- Theatrical release poster
- Directed by: Bruce Brown
- Written by: Bruce Brown Dana Brown
- Produced by: Ron Moler Roger Riddell
- Starring: Robert "Wingnut" Weaver; Pat O'Connell;
- Distributed by: New Line Cinema
- Release date: June 3, 1994;
- Running time: 109 minutes
- Country: United States
- Language: English

= The Endless Summer II =

1994 American film

The Endless Summer II is a 1994 film directed by Bruce Brown and is a sequel to his 1966 film The Endless Summer. In The Endless Summer II, surfers Pat O'Connell and Robert "Wingnut" Weaver retrace the steps of Mike Hynson and Robert August. It shows the growth and evolution of the surfing scene since the first film, which presented only classic longboard surfing. O'Connell rides a shortboard, which was developed in the time between the two movies, and there are scenes of windsurfing and bodyboarding.

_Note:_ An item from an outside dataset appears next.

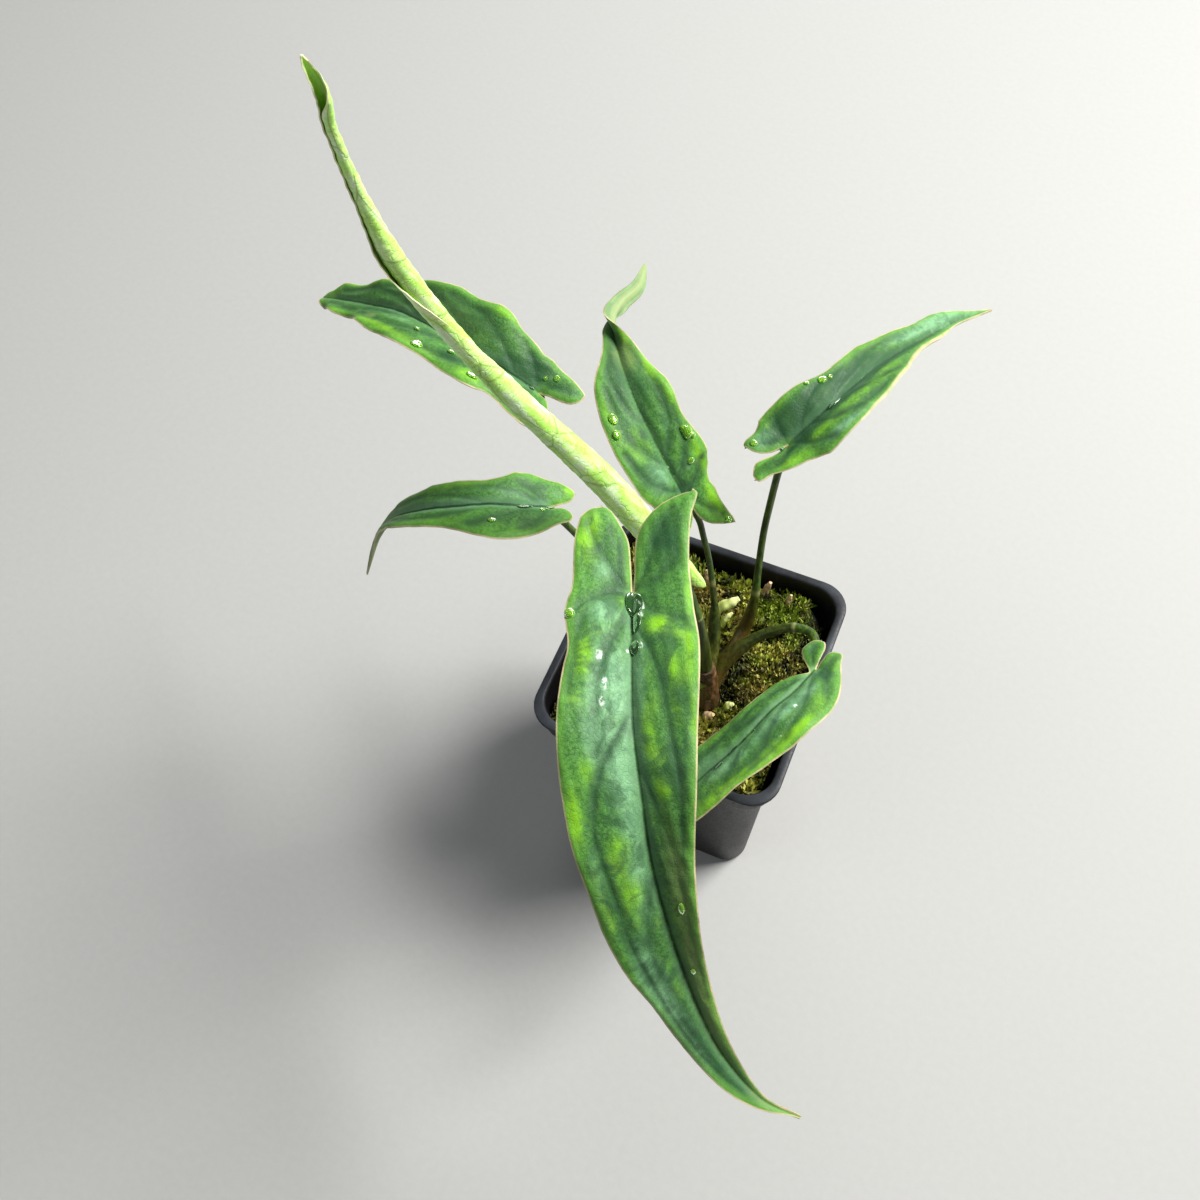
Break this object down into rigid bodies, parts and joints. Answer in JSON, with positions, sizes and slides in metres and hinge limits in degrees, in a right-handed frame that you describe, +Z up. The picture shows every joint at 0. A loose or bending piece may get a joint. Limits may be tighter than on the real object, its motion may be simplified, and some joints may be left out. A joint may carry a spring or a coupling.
{
  "type": "potted arrow-leaf houseplant",
  "caption": "Young climbing aroid with narrow arrow-shaped leaves on thin stalks and a new leaf still rolled up, growing in damp moss in a small square tapered nursery pot.",
  "frame": {"origin": "middle of the pot's flat underside, the plane it stands on", "axes": "+Z up; X and Y along the pot's sides; the large front leaf points towards -Y, the rolled leaf leans towards -X"},
  "size_m": [0.1831, 0.2266, 0.3012],
  "materials": {
    "pot_plastic": "thin formed plastic, satin",
    "moss": "damp long-fibred moss; fabric stands in for it",
    "stem": "fleshy stem, satin; leather stands in for it",
    "leaf_stalk": "fleshy stalk, satin; leather stands in for it",
    "leaf_blade": "velvety leaf, satin; leather stands in for it",
    "young_leaf": "young leaf, glossy; leather stands in for it"
  },
  "bodies": {
    "root": {"pot": "pot_plastic", "moss": "moss", "stem": "stem", "petiole_front": "leaf_stalk", "blade_front": "leaf_blade", "petiole_right_front": "leaf_stalk", "blade_right_front": "leaf_blade", "petiole_right_back": "leaf_stalk", "blade_right_back": "leaf_blade", "petiole_middle_back": "leaf_stalk", "blade_middle_back": "leaf_blade", "petiole_back_left": "leaf_stalk", "blade_back_left": "leaf_blade", "petiole_left": "leaf_stalk", "blade_left": "leaf_blade", "petiole_new_leaf": "leaf_stalk", "new_leaf_rolled": "young_leaf"}
  },
  "joints": []
}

The film illustrates how far surfing had spread, with footage of surf sessions in France, South Africa, Costa Rica, Australia, Bali, Java, and even Alaska. It also has a brief cameo appearance by morey surfer Felipe Zylbersztajn, Steve Irwin, and Mary, a crocodile from Irwin's Australia Zoo.

In 2003, Dana Brown, Bruce's son, made what is seen as the "third movie", Step into Liquid. It follows the evolution of surfing over the last 10–15 years from shortboarding to tow-in surfing.